The Chinese Insurance Law provides that subrogation rights are not available to the insurer of an insurance policy concerning life or bodily injury, if the insurer has paid the insured or the beneficiary for death, bodily injury or illness suffered by the insured due to a third party’s action. The rationale behind such rule is believed to be that the right of claim relating to the loss of life or bodily injury is specific to the victim and shall not be assigned. Furthermore, the “unjust enrichment” which subrogation is originally designed to prevent (among other things) shall not apply to the loss of life or bodily injury because such type of damages cannot be measured by monetary terms.

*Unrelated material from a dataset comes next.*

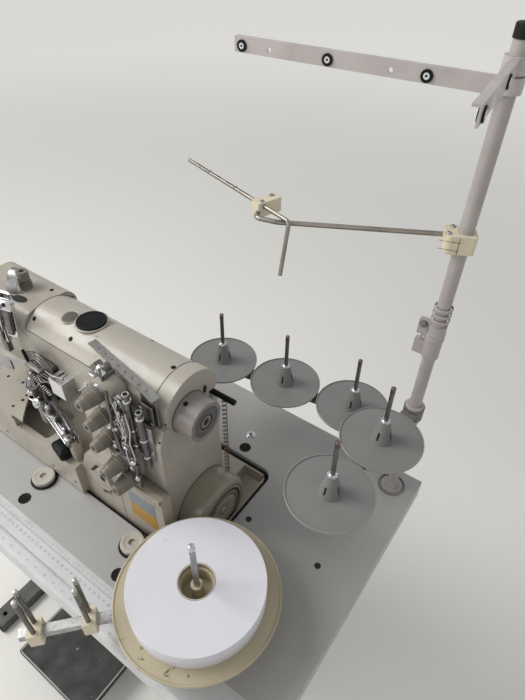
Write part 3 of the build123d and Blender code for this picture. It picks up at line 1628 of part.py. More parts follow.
left_eyelets = [eyelet_first, eyelet_first + eyelet_pitch, eyelet_first + 2 * eyelet_pitch]
left_holes = [eyelet_first + plain_hole_inner, eyelet_first + 2 * eyelet_pitch - plain_hole_outer]
front_eyelets = [front_eyelet_first, front_eyelet_first + front_eyelet_pitch]
front_holes = [front_eyelet_first + plain_hole_front]
top_arm_left = top_arm(
    left_arm_angle, left_arm_top, left_arm_offset, left_arm_length, left_eyelets, left_holes
)
top_arm_front = top_arm(
    front_arm_angle, front_arm_top, front_arm_offset, front_arm_length, front_eyelets, front_holes
)
eyelets_left = arm_eyelets(left_arm_angle, left_arm_top, left_arm_offset, left_eyelets)
eyelets_front = arm_eyelets(front_arm_angle, front_arm_top, front_arm_offset, front_eyelets)

# Reel spindle with its foot on the table, post and collar
with BuildPart() as reel_spindle:
    with BuildSketch(level(reel_x, reel_y, top)):
        Circle(reel_foot_radius)
    extrude(amount=reel_foot_thickness)
    with BuildSketch(level(reel_x, reel_y, top + reel_foot_thickness)):
        Circle(reel_post_radius)
    extrude(amount=reel_plate_height - gap - reel_foot_thickness)
    with BuildSketch(level(reel_x, reel_y, top + reel_plate_height - gap)):
        Circle(reel_collar_radius)
    extrude(amount=-reel_collar_height)
    with BuildSketch(level(reel_x, reel_y, top + reel_plate_height - gap)):
        Circle(reel_spindle_radius)
    extrude(amount=reel_spindle_top - reel_plate_height + gap)

# Bar of the tape guides, clamped on the post under the plate
bar_low = top + reel_bar_height
with BuildPart() as reel_bar:
    with BuildSketch(level(reel_x, reel_y, bar_low, reel_bar_angle)):
        with Locations((reel_bar_length / 2, 0)):
            Rectangle(reel_bar_length, reel_bar_section)
        Circle(reel_post_radius + 6)
        Circle(reel_post_radius, mode=Mode.SUBTRACT)
    extrude(amount=reel_bar_section)

# Round reel plate with the hub that centres the tape core
with BuildPart() as reel_plate:
    with BuildSketch(level(reel_x, reel_y, top + reel_plate_height)):
        Circle(reel_plate_radius)
    extrude(amount=reel_plate_thickness)
    with BuildSketch(level(reel_x, reel_y, top + reel_plate_height + reel_plate_thickness)):
        Circle(tape_core_radius - tape_core_wall - gap)
        Circle(reel_hub_radius, mode=Mode.SUBTRACT)
        with Locations((0, 0)):
            Circle(reel_spindle_radius + 4)
    extrude(amount=reel_hub_height)
    with BuildSketch(level(reel_x, reel_y, top + reel_plate_height)):
        Circle(reel_spindle_radius + shaft_play)
    extrude(amount=reel_plate_thickness + reel_hub_height, mode=Mode.SUBTRACT)

# Roll of tape wound on its core
with BuildPart() as tape_roll:
    with BuildSketch(level(reel_x, reel_y, top + reel_plate_height + reel_plate_thickness)):
        Circle(tape_radius)
        Circle(tape_core_radius - tape_core_wall, mode=Mode.SUBTRACT)
    extrude(amount=tape_width)


def guide_clamp(place):
    """A block that slides along the bar, with its pair of upright tape guide pins."""
    with BuildPart() as clamp:
        with BuildSketch(level(reel_x, reel_y, top + clamp_bottom, reel_bar_angle)):
            with Locations((place, 0)):
                RectangleRounded(clamp_length, clamp_width, 2)
        extrude(amount=clamp_height)
        with BuildSketch(level(reel_x, reel_y, bar_low - swivel_play, reel_bar_angle)):
            with Locations((place, 0)):
                Rectangle(clamp_length + 1, reel_bar_section + 2 * swivel_play)
        extrude(amount=reel_bar_section + 2 * swivel_play, mode=Mode.SUBTRACT)
        with BuildSketch(level(reel_x, reel_y, top + clamp_bottom + clamp_height, reel_bar_angle)):
            with Locations((place, -clamp_pin_spread / 2), (place, clamp_pin_spread / 2)):
                Circle(clamp_pin_radius)
        extrude(amount=clamp_pin_top - clamp_bottom - clamp_height)
    return clamp


guide_clamp_1 = guide_clamp(clamp_places[0])
guide_clamp_2 = guide_clamp(clamp_places[1])

pieces = {
    "table_top": table_top,
    "stand_frame": stand_frame,
    "treadle": treadle,
    "bed_cushions": bed_cushions,
    "bed_casting": bed_casting,
    "arm_casting": arm_casting,
    "arm_top_cover": arm_top_cover,
    "arm_end_cap": arm_end_cap,
    "end_boss": end_boss,
    "upper_shaft": upper_shaft,
    "motor_housing": motor_housing,
    "handwheel": handwheel,
    "front_cover": front_cover,
    "cloth_plate": cloth_plate,
    "needle_plate": needle_plate,
    "feed_dog": feed_dog,
    "looper": looper,
    "needle_bar": needle_bar,
    "needles": needles,
    "take_up_lever": take_up_lever,
    "presser_bar": presser_bar,
    "presser_foot": presser_foot,
    "pressure_knob": pressure_knob,
    "tension_posts": tension_posts,
    "knob_1": knob_1,
    "knob_2": knob_2,
    "knob_3": knob_3,
    "knob_4": knob_4,
    "knob_5": knob_5,
    "thread_strip": thread_strip,
    "tube_guides": tube_guides,
    "thread_guard": thread_guard,
    "eye_guard": eye_guard,
    "lifter_lever": lifter_lever,
    "lifter_spring": lifter_spring,
    "oil_cap": oil_cap,
    "pole_lower": pole_lower,
    "pole_upper": pole_upper,
    "pole_clamp": pole_clamp,
    "pole_cap": pole_cap,
    "carrier_low": carrier_low,
    "carrier_high": carrier_high,
    "spool_rests_low": spool_rests_low,
    "spool_rests_high": spool_rests_high,
    "spindles_low": spindles_low,
    "spindles_high": spindles_high,
    "rod_clamp": rod_clamp,
    "guide_rod": guide_rod,
    "cross_block": cross_block,
    "slotted_rod": slotted_rod,
    "top_arm_left": top_arm_left,
    "top_arm_front": top_arm_front,
    "eyelets_left": eyelets_left,
    "eyelets_front": eyelets_front,
    "reel_spindle": reel_spindle,
    "reel_bar": reel_bar,
    "reel_plate": reel_plate,
    "tape_roll": tape_roll,
    "guide_clamp_1": guide_clamp_1,
    "guide_clamp_2": guide_clamp_2,
}
for name, piece in pieces.items():
    piece.part.label = name
    export_step(piece.part, f"parts/{name}.step")
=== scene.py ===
from math import cos, radians, sin, sqrt, tau
import random
import bpy
import bmesh
from mathutils import Matrix, Vector
from mathutils.bvhtree import BVHTree


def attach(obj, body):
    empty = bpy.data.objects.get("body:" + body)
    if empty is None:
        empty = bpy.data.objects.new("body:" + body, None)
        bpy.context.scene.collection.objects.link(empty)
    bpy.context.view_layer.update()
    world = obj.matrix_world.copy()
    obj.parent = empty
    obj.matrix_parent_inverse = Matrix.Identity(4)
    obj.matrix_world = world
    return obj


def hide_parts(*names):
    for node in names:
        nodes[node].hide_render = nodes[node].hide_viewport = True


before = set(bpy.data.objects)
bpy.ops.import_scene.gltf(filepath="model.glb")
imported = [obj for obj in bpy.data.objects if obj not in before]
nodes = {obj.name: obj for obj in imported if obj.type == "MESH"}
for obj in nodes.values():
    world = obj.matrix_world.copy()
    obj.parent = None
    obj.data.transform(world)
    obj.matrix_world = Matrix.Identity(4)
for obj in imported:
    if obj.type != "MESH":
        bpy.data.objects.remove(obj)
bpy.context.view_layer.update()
scene = bpy.context.scene
rng = random.Random(11)

# Tables, profiles and the places named here are in millimetres. Vectors, frames, REACH, LIFT,
# the camera and the lamps are in metres.
MM = 0.001
REACH = 0.02  # how far off a surface the search for it starts
LIFT = 0.00005  # how far lines and dark marks lie over a surface
UP, FRONT, RIGHT = Vector((0, 0, 1)), Vector((0, -1, 0)), Vector((1, 0, 0))
TABLE_Z = 760
INK_Z = TABLE_Z + 0.24
RULER = (-515, 330)
POLE_XY = (489, 211.5)
REEL_XY = (364, -144.5)
ARM_YZ = (-10.5, 1000)
MOTOR_YZ = (-10.5, 787)
SHAFT_YZ = (-20.5, 1000)
PRESSURE_XY = (-90, -5.5)
CAMERA_AT = (0.6112, -0.3622, 1.5355)
CAMERA_TURN = (34.7, 41.2, 1.13)
CAMERA_LENS = 27.44


# Places
def mm(x, y, z):
    """A point given in millimetres."""
    return Vector((x, y, z)) * MM


def across(axis):
    """A direction at right angles to axis, level unless axis is upright."""
    axis = Vector(axis).normalized()
    if abs(axis.z) < 0.9:
        return UP.cross(axis).normalized()
    return axis.orthogonal().normalized()


def basis(origin, axis, side=None):
    """A matrix whose Z is axis and whose X is side, at origin."""
    axis = Vector(axis).normalized()
    side = across(axis) if side is None else Vector(side)
    side = (side - axis * side.dot(axis)).normalized()
    m = Matrix((side, axis.cross(side), axis)).transposed().to_4x4()
    m.translation = origin
    return m


def ways(turn):
    """The level directions along and across a turn in degrees."""
    a = radians(turn)
    return Vector((cos(a), sin(a), 0)), Vector((-sin(a), cos(a), 0))


def on_top(x, y, z, turn=0):
    """A frame that faces up, turned by some degrees."""
    return basis(mm(x, y, z), UP, ways(turn)[0])


def on_front(x, y, z):
    """A frame that faces the front."""
    return basis(mm(x, y, z), FRONT, RIGHT)


def on_pole(z):
    return on_top(*POLE_XY, z)


trees = {}


def hit(node, start, direction):
    """Where a line from start meets a node, and the surface's normal there."""
    if node not in trees:
        mesh = nodes[node].data
        trees[node] = BVHTree.FromPolygons([v.co.copy() for v in mesh.vertices],
                                           [tuple(p.vertices) for p in mesh.polygons])
    found, normal, _, _ = trees[node].ray_cast(start, direction.normalized())
    if found is None:
        return None, None
    return found, -normal if normal.dot(direction) > 0 else normal


def seated(node, x, y, z, normal, side=None):
    """A frame on a node's surface, near a point and facing along normal."""
    normal = Vector(normal).normalized()
    p = mm(x, y, z)
    found, n = hit(node, p + normal * REACH, -normal)
    return basis(p, normal, side) if found is None else basis(found, n, side)


def islands(node):
    """The separate solids of a node as lists of points, sorted by their place."""
    mesh = nodes[node].data
    # Faces of one solid may keep vertices of their own, so a vertex counts by where it is.
    places = [tuple(round(c * 1e5) for c in v.co) for v in mesh.vertices]
    joined = {p: {p} for p in places}
    for e in mesh.edges:
        a, b = sorted((joined[places[i]] for i in e.vertices), key=len)
        if a is not b:
            b |= a
            joined.update(dict.fromkeys(a, b))
    groups = {}
    for v, p in zip(mesh.vertices, places):
        groups.setdefault(id(joined[p]), []).append(v.co.copy())
    return sorted(groups.values(), key=lambda g: [sum(p[i] for p in g) / len(g) for i in (0, 1)])


def points_of(node):
    return [p for g in islands(node) for p in g]


def box_of(points):
    """The lowest and highest corner in millimetres, and the middle."""
    low = Vector([min(p[i] for p in points) for i in range(3)]) * 1000
    high = Vector([max(p[i] for p in points) for i in range(3)]) * 1000
    return low, high, (low + high) / 2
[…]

It has been an area of controversy, however, whether an insurer may acquire subrogation rights for medical expenses paid to the insured in such context. Due to the lack of specific legal provisions and clear official interpretations, practices vary from locale to locale. In some instances, the insurer’s payment of medical expenses incurred related to death, bodily injury or illness suffered by the insured due to a third party’s action is deemed to be a type of compensation within the nature of “making whole”, and therefore could result in appropriate subrogation rights. Most of the insurance companies, however, would categorize such type of medical expenses as a part of the payment under the insurance concerning life or bodily injury, and exclude them from the benefits of subrogation rights. Such inconsistent practices often result in dispute among parties to an insurance policy as well as dramatically different outcome for lawsuits with similar facts.
Many Chinese scholars are of the opinion, which is supported by some Chinese courts, that if the insured dies or becomes permanently disabled due to an insurance incident caused by a third party’s action, the insured or the beneficiary shall have the right to receive both the insurance payment and the third party’s compensation. Since a person’s life or disability may not be measured by monetary terms and the interests lost due to the death or disability may not be compared with the compensation received, there won’t be unjust enrichment even if the insured or the beneficiary is compensated by both the insurer and the third party tortfeasor. Consequently, the insurer shall not have the subrogation rights. On the other hand, if the insured’s loss is limited to medical expenses or other related expenses, she/he shall not be entitled to compensation by both the insurer and the third party tortfeasor. Accordingly, to prevent possible unjust enrichment, the insurer may acquire subrogation rights after paying such expenses.
Some practitioners go even further on this issue. They believe that even if the insured dies or becomes permanently disabled due to an insurance incident caused by a third party’s action, a case by case analysis is still necessary while determining the availability of subrogation rights. According to these practitioners, if the insurance payment under a life insurance policy is of the nature of “making whole”, subrogation rights shall be available. For example, accident insurance possesses the characteristics of both a life insurance and a property insurance, and the insurance payment thereunder sometimes may be of the nature of “making whole”. Therefore, subrogation rights may be available to insurers of accident insurance policies. Furthermore, although subrogation rights may not be available for death payment or permanent disability payment, the payment for medical expenses and lost work which is made as a part of the compensation for death or permanent disability shall be allowed to be recovered by the insurer using acquired subrogation rights.
In China, the primary source of law is the published laws and regulations and the official interpretations thereof. The prior court decisions are not given precedential authority in China. Therefore, the controversy over subrogation rights on medical expenses payment may continue unless and until a published law (or an official interpretation) clarifies this issue.